> Source material:
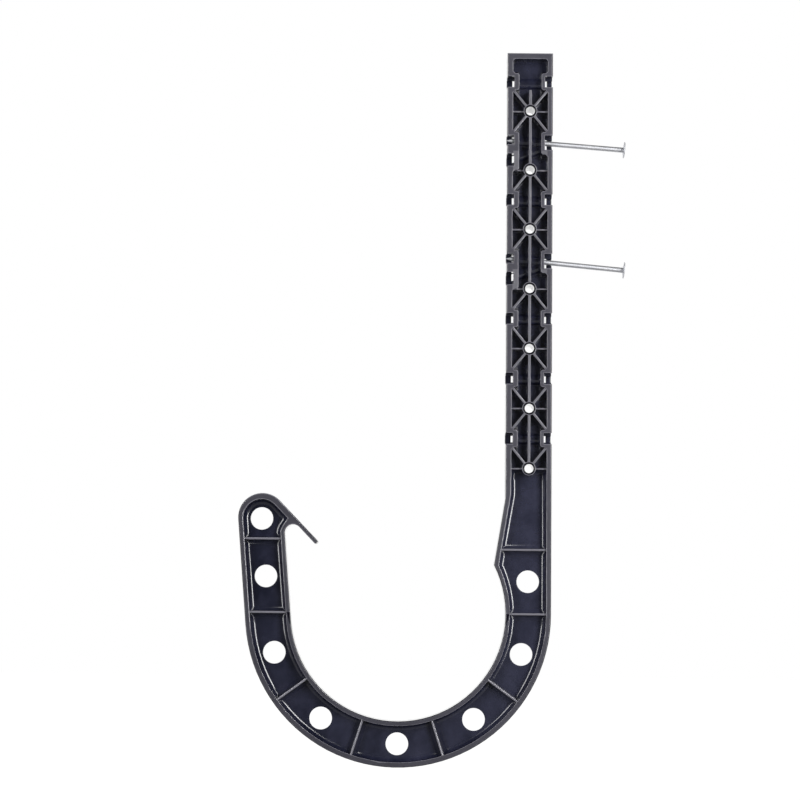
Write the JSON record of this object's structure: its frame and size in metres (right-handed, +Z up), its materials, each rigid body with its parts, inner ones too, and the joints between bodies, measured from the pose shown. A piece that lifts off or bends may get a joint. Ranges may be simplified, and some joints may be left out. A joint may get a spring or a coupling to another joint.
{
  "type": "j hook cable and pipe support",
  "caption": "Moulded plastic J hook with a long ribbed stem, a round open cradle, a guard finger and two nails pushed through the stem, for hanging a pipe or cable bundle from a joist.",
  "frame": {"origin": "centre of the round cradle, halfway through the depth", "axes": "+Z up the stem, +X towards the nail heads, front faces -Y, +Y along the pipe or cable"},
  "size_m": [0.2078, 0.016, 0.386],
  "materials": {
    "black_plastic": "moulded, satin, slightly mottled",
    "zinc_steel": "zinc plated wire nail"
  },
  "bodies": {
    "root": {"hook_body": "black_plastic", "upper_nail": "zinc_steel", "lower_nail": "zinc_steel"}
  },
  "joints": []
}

> The task: Take each line of the material that contains the word "bodies" and list it.

> Answer to this exercise:
Write the JSON record of this object's structure: its frame and size in metres (right-handed, +Z up), its materials, each rigid body with its parts, inner ones too, and the joints between bodies, measured from the pose shown. A piece that lifts off or bends may get a joint. Ranges may be simplified, and some joints may be left out. A joint may get a spring or a coupling to another joint.
  "bodies": {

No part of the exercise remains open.